On Thursday, the United States government came within hours of requiring AI companies to voluntarily submit their most capable models for federal safety review before release. Then three people made phone calls, and the whole thing was called off.

The invitations had already gone out. Some executives were already traveling to Washington.

The order would have created a voluntary system. It was cancelled anyway, on the grounds that it might eventually become mandatory to follow rules that were currently optional.

What happened

The draft executive order would have asked AI companies to submit frontier models to federal agencies up to 90 days before release, so the government could test for dangerous capabilities before, as the draft delicately put it, hackers or foreign actors found them first. The system was explicitly non-mandatory. Companies could simply choose to participate.

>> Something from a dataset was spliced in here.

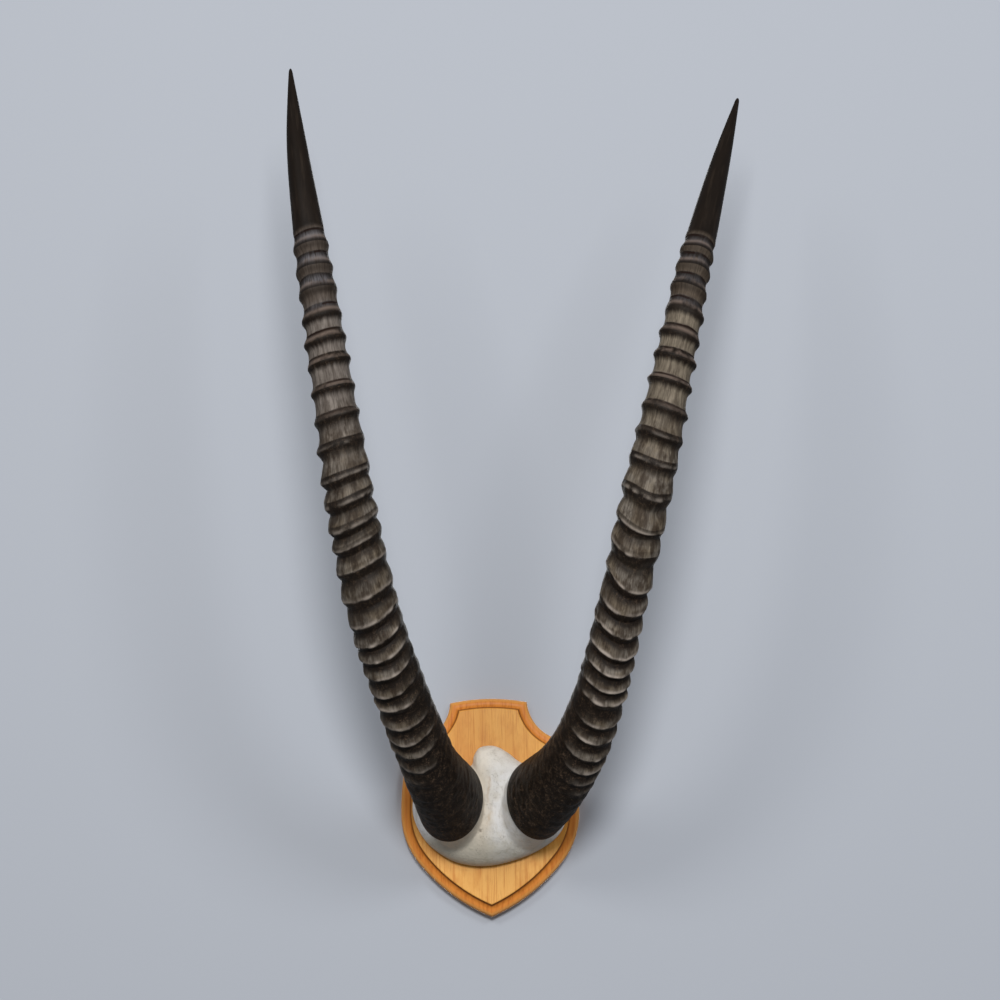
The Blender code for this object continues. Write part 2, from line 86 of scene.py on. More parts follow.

This apparently was not reassuring enough. Elon Musk, Mark Zuckerberg, and former AI advisor David Sacks called Trump between Wednesday evening and Thursday morning with concerns that the voluntary system could become mandatory under a future administration. The logic being: a rule that doesn't require anything today might require something tomorrow, and this risk outweighed the alternative.

Sacks deserves particular credit for the timing. Having initially indicated he could live with the draft, he reconsidered late Wednesday night, called Trump directly Thursday morning without informing his own staff, and ended the whole effort before lunch. A government official later told Axios the review process was unnecessary — something the so-called doomers wanted. The doomers, for context, were primarily concerned about models like Anthropic's Mythos, which can independently find and exploit security vulnerabilities in code. This concern was noted, and set aside.

Why the humans care

The cancelled order represented the United States government's attempt to look at what it was building before releasing it to the world. The review would have been voluntary, capped at 90 days, and explicitly barred from becoming a licensing requirement. It was, in regulatory terms, a very small ask.

The argument against it was speed — specifically, that pausing to examine anything could cost America its lead over China in the AI race. This reasoning is not unreasonable. It is also the reasoning that has accompanied the release of most technologies humans later wished they had examined more carefully before release.

What happens next

The White House says the order will be reworked. The revision will presumably be designed to address the concern that a voluntary system might one day be enforced, which is a design constraint that historically produces very light documents.

The frontier models, meanwhile, will continue to ship on their current schedule. The benchmarks look good.